The introduction of such a novel and safety-critical system necessitated an unprecedented certification campaign to prove its reliability for passenger service. The testing of Concorde, chronicled in detail by aviation historians, was exhaustive [23]. It extended far beyond simple aerodynamic validation to encompass the entire aircraft's systems under every conceivable operational condition. According to program documentation, this included comprehensive evaluation of [20]:

• Stability and control characteristics across the entire flight envelope
• The performance of its advanced (for its time) fly-by-wire control system
• Cabin environmental systems, including temperature and pressure maintenance
• The functionality of all primary flight controls, hydraulics, and fuel management systems
• The reliability of the landing gear, brakes, and de-icing systems
• The overall structural integrity under repeated stress cycles

This ground and flight testing was followed by a massive route-proving exercise, where pre-production aircraft accumulated nearly 1,000 hours of flight time on actual airline routes under typical service conditions [8]. This phase was crucial for validating the day-to-day operational reliability of all systems, including the repeated cycling of the droop nose mechanism during simulated passenger flights. The system's flawless performance during this and subsequent revenue service, with no major incidents attributed to its failure, stands as the ultimate validation of its design and application [20].

Comparative Implementations and Design Philosophy

While both the Anglo-French Concorde and the Soviet Tupolev Tu-144 employed droop noses, their specific implementations reflected differing design philosophies and evolutionary paths, directly impacting their application. As previously mentioned, Concorde's system was hydraulically actuated with multiple positions (taxi, takeoff/landing, and cruise). In contrast, the initial production version of the Tu-144 (often designated "044") utilized a simpler two-position mechanism [23]. This difference highlights a variance in design priority: Concorde's system offered finer operational control and optimization for various phases, while the initial Tu-144 design favored mechanical simplicity. The Tu-144's development also illustrates how the droop nose was part of a broader set of solutions to the challenge of supersonic passenger flight. The aircraft was powered by four NK-144 engines, which, according to estimates, were calculated to provide a supersonic flight range of approximately 3,275 kilometers in its early configuration [22]. Later proposed developments aimed for significantly greater performance, with one study citing a potential range of 6,440 kilometers carrying 313 passengers [18]. These performance parameters directly influenced the aircraft's intended operational use, for which the droop nose was an essential enabling feature. The story of the Tu-144, as revealed by historians, is one of a formidable technical challenge undertaken to rival Western aerospace achievement [23].

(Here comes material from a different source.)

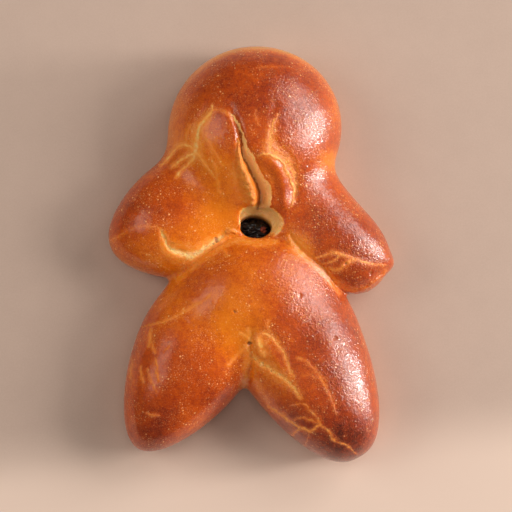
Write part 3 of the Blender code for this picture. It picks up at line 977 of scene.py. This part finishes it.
# Pale specks: blisters and flecks, which crowd together in places, and a lace of threads by the tears
crowd = noise_of(place, CROWDS_PER_METRE, 2.0).between(0.36, 0.66)
flecks = noise_of(place, FLECKS_PER_METRE, 2.0, 0.6).between(0.53, 0.70) * (1 - crumb)
blisters = dots_of(place, BLISTERS_PER_METRE, 0.18, 0.42, 0.34) * (1 - crumb)
lace = noise_of(place, LACE_PER_METRE, 3.0, 0.7) - 0.5
lace = (lace * lace).between(0.0020, 0.0) * golden * (1 - pale)
specks = (blisters + flecks * 0.52) * (0.10 + crowd * 0.90) * bake.between(1.0, 0.6)
crust = (specks + lace * 0.40).tint(crust, SPECK_PALE)

# The torn skin, with painted shade in the gaps between its crumbs and a ragged edge, and the painted
# shade of the hollows over all
crumbs = noise_of(place, CRUMBS_PER_METRE, 4.0, 0.7)
paleness = pale * 0.80 + 0.10 + mottle * 0.9 + grain * 0.5
torn = paleness.node("ShaderNodeValToRGB", {"stops": TORN_STOPS}, {0: paleness})
# Painted shade where the crumb relief is low
torn = ((0.50 - crumbs) * crumb * 9.0).between(0.0, 1.4).tint(torn, CRUMB_GAP_SHADE)
ragged = noise_of(place, RAGS_PER_METRE, 3.0, 0.6) - 0.5
crust = (pale * (1.0 + ragged * 2.6)).between(0.05, 0.95).tint(crust, torn)
# Painted shade in the hollows: the pocket round the raisin, the pits and the slash's crevice
crust = (stain.between(0.0, 0.5) * 0.9).tint(crust, PAINTED_SHADE_BROWN)
crust = (stain.between(0.45, 1.0) * 0.97).tint(crust, PAINTED_SHADE_DARK)
feed(shader, "Base Color", crust)
feed(shader, "Roughness", 0.19 - wrinkled * 0.06 + golden * 0.25 + crumb * 0.35 + mottle * 0.14)

# The fine relief: folds and pimples where the glaze wrinkled, crumbs where the skin tore
folds = noise_of(place, FOLDS_PER_METRE, 3.0, 0.6) - 0.5
pimples = noise_of(place, PIMPLES_PER_METRE, 2.0, 0.6) - 0.5
skin = folds * FOLD_HEIGHT + pimples * (PIMPLE_HEIGHT + crowd * CROWDED_PIMPLE_HEIGHT)
skin = skin * wrinkled + mottle * MOTTLE_HEIGHT + grain * wrinkled * GRAIN_HEIGHT
raised = blisters * (BLISTER_HEIGHT + wrinkled * WRINKLED_BLISTER_HEIGHT)
height = skin * (1 - crumb) + crumbs * crumb * CRUMB_HEIGHT + raised
bump = height.node("ShaderNodeBump", {}, {"Height": height, "Distance": 1.0, "Strength": 1.0})
feed(shader, "Normal", bump)
feed(shader, "Coat Weight", (0.10 + wrinkled * 0.52) * (1 - crumb))
shader.inputs["Coat Roughness"].default_value = 0.42
shader.inputs["IOR"].default_value = 1.62
shader.inputs["Subsurface Weight"].default_value = 0.45
shader.inputs["Subsurface Radius"].default_value = (1.0, 0.35, 0.10)
shader.inputs["Subsurface Scale"].default_value = 0.0009
loaf.data.materials.clear()
loaf.data.materials.append(glaze)
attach(loaf, "root")
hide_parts("brioche_man")

# The raisin
# A dried grape that was pressed into the pocket before baking: nearly black, deeply wrinkled and
# shiny, with a red-brown fleck where its skin is thin. It lies in the seat that the CAD node fills.
RAISIN_TURN = math.radians(12)
RAISIN_SWELL = 1.04
FOLD_STRETCH = (0.7, 1.6, 1.6)
FOLD_SIZE = 0.42
FOLD_DEPTH = 0.24
CREASE_SIZE = 0.20
CREASE_DEPTH = 0.08
SHARPNESS = 4
CORNER_SWELL = 0.16
RAISIN_BLACK = (0.0035, 0.002, 0.002, 1.0)
RAISIN_BROWN = (0.010, 0.005, 0.004, 1.0)
FLECK_RED = (0.23, 0.035, 0.014, 1.0)
FLECK_PLACE = (0.0062, 0.0096, 0.0232)
FLECK_EDGE = (0.0024, 0.0017)
WRINKLES_PER_METRE = 900.0
WRINKLE_HEIGHT = 0.00010

low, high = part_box("raisin")
middle = (low + high) / 2
bpy.ops.object.select_all(action="DESELECT")
bpy.ops.mesh.primitive_uv_sphere_add(segments=128, ring_count=80, radius=1.0)
raisin = bpy.context.object
raisin.name = "wrinkled_raisin"
ball = points_of(raisin)
along_fold = ball * FOLD_STRETCH
folds = 1 - np.abs(lumps(along_fold, FOLD_SIZE, 7.0))
creases = 1 - np.abs(lumps(along_fold, CREASE_SIZE, 19.0))
corners = 2 * np.abs(ball[:, 0] * ball[:, 1])
radius = RAISIN_SWELL - FOLD_DEPTH * folds**SHARPNESS - CREASE_DEPTH * creases**SHARPNESS
radius = radius + CORNER_SWELL * corners
turned = ball * radius[:, None]
cosine, sine = math.cos(RAISIN_TURN), math.sin(RAISIN_TURN)
turned[:, :2] = turned[:, :2] @ np.array([[cosine, sine], [-sine, cosine]])
set_points(raisin, np.array(middle) + turned * np.array((high - low) / 2))
raisin.data.shade_smooth()

skin_finish, shader, place = start_finish("raisin_skin")
wrinkle = noise_of(place, WRINKLES_PER_METRE, 4.0, 0.6)
from_fleck = place.node(
    "ShaderNodeVectorMath", {"operation": "DISTANCE"}, {0: place, 1: FLECK_PLACE}, output=1
)
fleck = (from_fleck + wrinkle * 0.0012).between(*FLECK_EDGE)
dark = wrinkle.between(0.35, 0.70).tint(RAISIN_BLACK, RAISIN_BROWN)
feed(shader, "Base Color", fleck.tint(dark, FLECK_RED))
feed(shader, "Roughness", 0.24 + wrinkle * 0.24)
dents = wrinkle * WRINKLE_HEIGHT
feed(shader, "Normal", dents.node("ShaderNodeBump", {}, {"Height": dents, "Distance": 1.0}))
shader.inputs["IOR"].default_value = 1.38
raisin.data.materials.clear()
raisin.data.materials.append(skin_finish)
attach(raisin, "root")
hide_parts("raisin")

# The floor
# A plain sheet of pale pinkish board, with painted light that makes it paler towards the feet. It isn't
# part of the object.
FLOOR_SIZE = 4.0
BOARD_DEEP = (0.46, 0.350, 0.290, 1.0)
BOARD_PALE = (0.51, 0.39, 0.325, 1.0)
PAINTED_LIGHT_AT_FEET = (0.74, 0.585, 0.49, 1.0)
FEET_EDGE = (-0.066, -0.098)
FEET_EDGE_SLANT = 0.07

bpy.ops.object.select_all(action="DESELECT")
bpy.ops.mesh.primitive_plane_add(size=FLOOR_SIZE)
floor = bpy.context.object
floor.name = "pale_floor"
board, shader, place = start_finish("pale_board")
weave = noise_of(place, 60.0, 5.0, 0.7) + (noise_of(place, 1400.0, 2.0) - 0.5) * 1.2
paint = weave.tint(BOARD_DEEP, BOARD_PALE)
across = place.node("ShaderNodeSeparateXYZ", {}, {0: place})
from_feet = place.node("ShaderNodeSeparateXYZ", {}, {0: place}, output=1) - across * FEET_EDGE_SLANT
# Painted light: the board turns paler towards the feet
paint = (from_feet.between(*FEET_EDGE) * 0.8).tint(paint, PAINTED_LIGHT_AT_FEET)
feed(shader, "Base Color", paint)
shader.inputs["Roughness"].default_value = 0.9
shader.inputs["Specular IOR Level"].default_value = 0.1
floor.data.materials.append(board)

# The lights
# A small soft box low on the right, two wider and weaker ones above it, and a panel high on the left
# are mirrored in the glaze. Three fill lights, which aren't, and the dim room lift the shadows.
AIM = Vector((0.0, 0.0, 0.02))
FILL_SIZE = (1.0, 1.0)
FILL_COLOUR = (1.0, 0.93, 0.86)
ROOM_COLOUR = (1.0, 0.90, 0.84, 1.0)
ROOM_STRENGTH = 0.10


def add_light(name, place, size, power, colour):
    bpy.ops.object.light_add(type="AREA", location=place)
    light = bpy.context.object
    light.name = name
    light.data.shape = "RECTANGLE"
    light.data.size, light.data.size_y = size
    light.data.energy = power
    light.data.color = colour
    light.rotation_mode = "QUATERNION"
    light.rotation_quaternion = (AIM - Vector(place)).to_track_quat("-Z", "Y")


add_light("soft_box", (1.66, 0.14, 0.40), (0.26, 0.30), 19.0, (1.0, 0.96, 0.92))
add_light("high_box", (1.40, 0.12, 0.98), (0.70, 0.55), 16.0, (1.0, 0.94, 0.88))
add_light("corner_box", (1.06, 0.90, 1.00), (0.75, 0.75), 9.0, (1.0, 0.95, 0.90))
add_light("left_panel", (-1.10, 0.20, 1.40), (0.75, 0.75), 2.4, (1.0, 0.92, 0.84))
for name, place, power in [
    ("left_fill", (-1.30, 0.30, 1.00), 8.0),
    ("foot_fill", (-0.20, -1.40, 1.00), 3.0),
    ("top_fill", (0.0, 0.10, 2.10), 7.0),
]:
    add_light(name, place, FILL_SIZE, power, FILL_COLOUR)
    bpy.context.object.visible_glossy = False

room = bpy.data.worlds.new("room")
bpy.context.scene.world = room
room.use_nodes = True
background = room.node_tree.nodes["Background"]
background.inputs["Color"].default_value = ROOM_COLOUR
background.inputs["Strength"].default_value = ROOM_STRENGTH
bpy.context.scene.view_settings.view_transform = "Standard"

The Path to Discovery and Broader Aerodynamic Context

The solution to the visibility problem via the droop nose was part of a wider wave of aerodynamic innovation necessary for practical supersonic flight. This frustrating impasse was overcome by researchers like Richard T. Whitcomb at the National Advisory Committee for Aeronautics (NACA), who pioneered fundamental concepts such as the area rule, which was critical for reducing transonic drag [7]. While the area rule addressed wave drag in the transonic region, the droop nose solved a separate but equally vital human-factors and low-speed aerodynamic problem. The parallel development of these technologies—one focused on pure aerodynamic efficiency and the other on pilotage and operational safety—demonstrates the multifaceted engineering challenge the SSTs presented. British and French manufacturers were actively proposing concepts for such transports, indicating a widespread recognition of the problems that needed solving [19]. In application, therefore, the droop nose was far more than a distinctive visual feature. It was a pragmatic engineering response to a concrete operational barrier. Its successful implementation and certification enabled the routine commercial operation of aircraft that traveled faster than a rifle bullet, allowing them to safely navigate crowded airspace and airport environments. The system's reliability, proven over millions of miles of passenger service, validated its design and cemented its role as an indispensable component in the brief era of commercial supersonic travel. Its legacy lies in this demonstrated proof-of-concept: that with innovative engineering, the severe aerodynamic compromises of high-speed flight could be dynamically managed to meet the stringent safety and operational standards of civil aviation.